--- INFORMATION SHOWN ---

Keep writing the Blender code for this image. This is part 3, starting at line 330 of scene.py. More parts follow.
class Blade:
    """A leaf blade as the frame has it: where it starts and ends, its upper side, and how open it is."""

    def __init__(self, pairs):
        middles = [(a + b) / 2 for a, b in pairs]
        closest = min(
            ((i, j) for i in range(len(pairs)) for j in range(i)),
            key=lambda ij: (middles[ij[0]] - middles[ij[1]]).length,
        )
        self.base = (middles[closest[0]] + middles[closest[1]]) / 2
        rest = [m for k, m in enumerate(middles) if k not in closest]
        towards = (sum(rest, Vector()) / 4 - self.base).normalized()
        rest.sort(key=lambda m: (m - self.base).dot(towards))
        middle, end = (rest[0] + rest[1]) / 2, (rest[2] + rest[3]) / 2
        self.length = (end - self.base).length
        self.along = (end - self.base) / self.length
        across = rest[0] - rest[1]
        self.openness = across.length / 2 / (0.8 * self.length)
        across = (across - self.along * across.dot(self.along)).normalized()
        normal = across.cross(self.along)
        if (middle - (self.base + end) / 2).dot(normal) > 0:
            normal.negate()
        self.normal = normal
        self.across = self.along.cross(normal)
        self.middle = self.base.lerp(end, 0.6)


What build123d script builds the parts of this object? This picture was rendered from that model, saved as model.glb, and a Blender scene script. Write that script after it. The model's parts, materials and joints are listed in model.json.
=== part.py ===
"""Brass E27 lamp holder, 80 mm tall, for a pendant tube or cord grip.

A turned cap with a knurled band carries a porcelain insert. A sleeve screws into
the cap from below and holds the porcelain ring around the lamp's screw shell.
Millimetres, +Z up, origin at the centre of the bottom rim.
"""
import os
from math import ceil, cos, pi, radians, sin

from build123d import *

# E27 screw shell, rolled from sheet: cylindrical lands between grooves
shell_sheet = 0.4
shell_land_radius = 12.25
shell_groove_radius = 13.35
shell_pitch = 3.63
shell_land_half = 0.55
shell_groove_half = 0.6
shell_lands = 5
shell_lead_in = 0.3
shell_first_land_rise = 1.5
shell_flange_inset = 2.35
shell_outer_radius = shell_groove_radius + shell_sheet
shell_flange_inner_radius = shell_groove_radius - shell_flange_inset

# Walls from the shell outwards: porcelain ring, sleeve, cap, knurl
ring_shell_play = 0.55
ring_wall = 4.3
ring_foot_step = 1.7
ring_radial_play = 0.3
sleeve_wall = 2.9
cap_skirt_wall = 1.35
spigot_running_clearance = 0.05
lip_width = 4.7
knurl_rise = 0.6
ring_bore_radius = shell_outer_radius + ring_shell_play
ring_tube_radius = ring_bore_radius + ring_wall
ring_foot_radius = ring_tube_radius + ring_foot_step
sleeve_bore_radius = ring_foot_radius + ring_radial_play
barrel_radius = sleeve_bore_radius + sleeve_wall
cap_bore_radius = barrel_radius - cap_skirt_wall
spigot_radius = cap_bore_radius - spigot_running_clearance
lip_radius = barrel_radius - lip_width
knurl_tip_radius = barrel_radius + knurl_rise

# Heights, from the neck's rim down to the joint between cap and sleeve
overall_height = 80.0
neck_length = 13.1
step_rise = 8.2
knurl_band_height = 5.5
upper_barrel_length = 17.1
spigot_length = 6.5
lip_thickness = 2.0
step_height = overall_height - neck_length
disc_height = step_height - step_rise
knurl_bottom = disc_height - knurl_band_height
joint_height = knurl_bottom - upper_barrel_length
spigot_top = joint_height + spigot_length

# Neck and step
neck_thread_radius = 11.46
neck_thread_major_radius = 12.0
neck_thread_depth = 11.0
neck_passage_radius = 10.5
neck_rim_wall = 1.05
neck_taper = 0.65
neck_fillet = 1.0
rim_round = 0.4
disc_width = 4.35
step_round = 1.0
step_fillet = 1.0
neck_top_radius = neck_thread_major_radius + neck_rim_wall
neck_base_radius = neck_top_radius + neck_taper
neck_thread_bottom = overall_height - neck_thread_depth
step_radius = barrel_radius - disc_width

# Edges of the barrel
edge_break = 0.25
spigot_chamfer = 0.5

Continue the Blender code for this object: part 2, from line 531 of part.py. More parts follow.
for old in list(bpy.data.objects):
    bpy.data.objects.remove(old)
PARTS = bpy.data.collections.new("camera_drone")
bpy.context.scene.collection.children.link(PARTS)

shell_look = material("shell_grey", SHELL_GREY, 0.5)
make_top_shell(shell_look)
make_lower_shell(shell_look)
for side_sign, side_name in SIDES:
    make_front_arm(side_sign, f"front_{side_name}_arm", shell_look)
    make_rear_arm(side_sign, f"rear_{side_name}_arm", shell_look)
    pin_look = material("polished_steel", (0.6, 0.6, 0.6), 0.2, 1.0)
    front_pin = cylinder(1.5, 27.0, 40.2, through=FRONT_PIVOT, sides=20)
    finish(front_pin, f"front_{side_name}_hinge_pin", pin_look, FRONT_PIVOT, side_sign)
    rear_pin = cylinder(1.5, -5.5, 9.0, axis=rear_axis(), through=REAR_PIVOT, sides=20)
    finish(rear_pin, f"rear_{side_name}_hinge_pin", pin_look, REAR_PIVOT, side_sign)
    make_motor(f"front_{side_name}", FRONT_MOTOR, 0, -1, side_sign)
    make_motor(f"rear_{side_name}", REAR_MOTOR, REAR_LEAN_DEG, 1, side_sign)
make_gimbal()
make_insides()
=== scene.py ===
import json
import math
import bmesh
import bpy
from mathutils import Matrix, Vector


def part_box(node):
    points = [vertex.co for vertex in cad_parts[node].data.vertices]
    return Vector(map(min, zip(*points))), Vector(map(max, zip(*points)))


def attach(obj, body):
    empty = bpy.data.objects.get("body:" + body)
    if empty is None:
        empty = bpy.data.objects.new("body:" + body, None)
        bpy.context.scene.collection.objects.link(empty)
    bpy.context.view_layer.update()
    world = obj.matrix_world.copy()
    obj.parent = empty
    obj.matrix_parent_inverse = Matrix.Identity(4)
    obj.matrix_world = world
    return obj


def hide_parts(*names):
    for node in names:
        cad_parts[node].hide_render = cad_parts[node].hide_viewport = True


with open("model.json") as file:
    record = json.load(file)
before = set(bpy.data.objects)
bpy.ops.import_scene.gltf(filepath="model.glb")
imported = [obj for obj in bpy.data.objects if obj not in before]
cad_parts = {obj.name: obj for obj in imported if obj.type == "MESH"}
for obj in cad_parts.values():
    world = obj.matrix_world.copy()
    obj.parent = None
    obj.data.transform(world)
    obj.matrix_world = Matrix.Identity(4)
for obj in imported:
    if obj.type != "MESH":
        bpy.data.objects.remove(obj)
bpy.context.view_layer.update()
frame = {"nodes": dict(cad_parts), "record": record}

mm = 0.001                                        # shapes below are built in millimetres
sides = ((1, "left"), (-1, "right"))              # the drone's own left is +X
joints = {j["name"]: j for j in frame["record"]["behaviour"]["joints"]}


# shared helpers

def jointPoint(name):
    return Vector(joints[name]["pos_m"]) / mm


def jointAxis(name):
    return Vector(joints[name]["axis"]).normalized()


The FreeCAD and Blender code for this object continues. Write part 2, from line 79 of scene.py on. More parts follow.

---

STATED TASK
Set down the listing in full, keeping every word exactly as it is.

WRITTEN RESPONSE
Keep writing the Blender code for this image. This is part 3, starting at line 330 of scene.py. More parts follow.
class Blade:
    """A leaf blade as the frame has it: where it starts and ends, its upper side, and how open it is."""

    def __init__(self, pairs):
        middles = [(a + b) / 2 for a, b in pairs]
        closest = min(
            ((i, j) for i in range(len(pairs)) for j in range(i)),
            key=lambda ij: (middles[ij[0]] - middles[ij[1]]).length,
        )
        self.base = (middles[closest[0]] + middles[closest[1]]) / 2
        rest = [m for k, m in enumerate(middles) if k not in closest]
        towards = (sum(rest, Vector()) / 4 - self.base).normalized()
        rest.sort(key=lambda m: (m - self.base).dot(towards))
        middle, end = (rest[0] + rest[1]) / 2, (rest[2] + rest[3]) / 2
        self.length = (end - self.base).length
        self.along = (end - self.base) / self.length
        across = rest[0] - rest[1]
        self.openness = across.length / 2 / (0.8 * self.length)
        across = (across - self.along * across.dot(self.along)).normalized()
        normal = across.cross(self.along)
        if (middle - (self.base + end) / 2).dot(normal) > 0:
            normal.negate()
        self.normal = normal
        self.across = self.along.cross(normal)
        self.middle = self.base.lerp(end, 0.6)


What build123d script builds the parts of this object? This picture was rendered from that model, saved as model.glb, and a Blender scene script. Write that script after it. The model's parts, materials and joints are listed in model.json.
=== part.py ===
"""Brass E27 lamp holder, 80 mm tall, for a pendant tube or cord grip.

A turned cap with a knurled band carries a porcelain insert. A sleeve screws into
the cap from below and holds the porcelain ring around the lamp's screw shell.
Millimetres, +Z up, origin at the centre of the bottom rim.
"""
import os
from math import ceil, cos, pi, radians, sin

from build123d import *

# E27 screw shell, rolled from sheet: cylindrical lands between grooves
shell_sheet = 0.4
shell_land_radius = 12.25
shell_groove_radius = 13.35
shell_pitch = 3.63
shell_land_half = 0.55
shell_groove_half = 0.6
shell_lands = 5
shell_lead_in = 0.3
shell_first_land_rise = 1.5
shell_flange_inset = 2.35
shell_outer_radius = shell_groove_radius + shell_sheet
shell_flange_inner_radius = shell_groove_radius - shell_flange_inset

# Walls from the shell outwards: porcelain ring, sleeve, cap, knurl
ring_shell_play = 0.55
ring_wall = 4.3
ring_foot_step = 1.7
ring_radial_play = 0.3
sleeve_wall = 2.9
cap_skirt_wall = 1.35
spigot_running_clearance = 0.05
lip_width = 4.7
knurl_rise = 0.6
ring_bore_radius = shell_outer_radius + ring_shell_play
ring_tube_radius = ring_bore_radius + ring_wall
ring_foot_radius = ring_tube_radius + ring_foot_step
sleeve_bore_radius = ring_foot_radius + ring_radial_play
barrel_radius = sleeve_bore_radius + sleeve_wall
cap_bore_radius = barrel_radius - cap_skirt_wall
spigot_radius = cap_bore_radius - spigot_running_clearance
lip_radius = barrel_radius - lip_width
knurl_tip_radius = barrel_radius + knurl_rise

# Heights, from the neck's rim down to the joint between cap and sleeve
overall_height = 80.0
neck_length = 13.1
step_rise = 8.2
knurl_band_height = 5.5
upper_barrel_length = 17.1
spigot_length = 6.5
lip_thickness = 2.0
step_height = overall_height - neck_length
disc_height = step_height - step_rise
knurl_bottom = disc_height - knurl_band_height
joint_height = knurl_bottom - upper_barrel_length
spigot_top = joint_height + spigot_length

# Neck and step
neck_thread_radius = 11.46
neck_thread_major_radius = 12.0
neck_thread_depth = 11.0
neck_passage_radius = 10.5
neck_rim_wall = 1.05
neck_taper = 0.65
neck_fillet = 1.0
rim_round = 0.4
disc_width = 4.35
step_round = 1.0
step_fillet = 1.0
neck_top_radius = neck_thread_major_radius + neck_rim_wall
neck_base_radius = neck_top_radius + neck_taper
neck_thread_bottom = overall_height - neck_thread_depth
step_radius = barrel_radius - disc_width

# Edges of the barrel
edge_break = 0.25
spigot_chamfer = 0.5

Continue the Blender code for this object: part 2, from line 531 of part.py. More parts follow.
for old in list(bpy.data.objects):
    bpy.data.objects.remove(old)
PARTS = bpy.data.collections.new("camera_drone")
bpy.context.scene.collection.children.link(PARTS)

shell_look = material("shell_grey", SHELL_GREY, 0.5)
make_top_shell(shell_look)
make_lower_shell(shell_look)
for side_sign, side_name in SIDES:
    make_front_arm(side_sign, f"front_{side_name}_arm", shell_look)
    make_rear_arm(side_sign, f"rear_{side_name}_arm", shell_look)
    pin_look = material("polished_steel", (0.6, 0.6, 0.6), 0.2, 1.0)
    front_pin = cylinder(1.5, 27.0, 40.2, through=FRONT_PIVOT, sides=20)
    finish(front_pin, f"front_{side_name}_hinge_pin", pin_look, FRONT_PIVOT, side_sign)
    rear_pin = cylinder(1.5, -5.5, 9.0, axis=rear_axis(), through=REAR_PIVOT, sides=20)
    finish(rear_pin, f"rear_{side_name}_hinge_pin", pin_look, REAR_PIVOT, side_sign)
    make_motor(f"front_{side_name}", FRONT_MOTOR, 0, -1, side_sign)
    make_motor(f"rear_{side_name}", REAR_MOTOR, REAR_LEAN_DEG, 1, side_sign)
make_gimbal()
make_insides()
=== scene.py ===
import json
import math
import bmesh
import bpy
from mathutils import Matrix, Vector


def part_box(node):
    points = [vertex.co for vertex in cad_parts[node].data.vertices]
    return Vector(map(min, zip(*points))), Vector(map(max, zip(*points)))


def attach(obj, body):
    empty = bpy.data.objects.get("body:" + body)
    if empty is None:
        empty = bpy.data.objects.new("body:" + body, None)
        bpy.context.scene.collection.objects.link(empty)
    bpy.context.view_layer.update()
    world = obj.matrix_world.copy()
    obj.parent = empty
    obj.matrix_parent_inverse = Matrix.Identity(4)
    obj.matrix_world = world
    return obj


def hide_parts(*names):
    for node in names:
        cad_parts[node].hide_render = cad_parts[node].hide_viewport = True


with open("model.json") as file:
    record = json.load(file)
before = set(bpy.data.objects)
bpy.ops.import_scene.gltf(filepath="model.glb")
imported = [obj for obj in bpy.data.objects if obj not in before]
cad_parts = {obj.name: obj for obj in imported if obj.type == "MESH"}
for obj in cad_parts.values():
    world = obj.matrix_world.copy()
    obj.parent = None
    obj.data.transform(world)
    obj.matrix_world = Matrix.Identity(4)
for obj in imported:
    if obj.type != "MESH":
        bpy.data.objects.remove(obj)
bpy.context.view_layer.update()
frame = {"nodes": dict(cad_parts), "record": record}

mm = 0.001                                        # shapes below are built in millimetres
sides = ((1, "left"), (-1, "right"))              # the drone's own left is +X
joints = {j["name"]: j for j in frame["record"]["behaviour"]["joints"]}


# shared helpers

def jointPoint(name):
    return Vector(joints[name]["pos_m"]) / mm


def jointAxis(name):
    return Vector(joints[name]["axis"]).normalized()


The FreeCAD and Blender code for this object continues. Write part 2, from line 79 of scene.py on. More parts follow.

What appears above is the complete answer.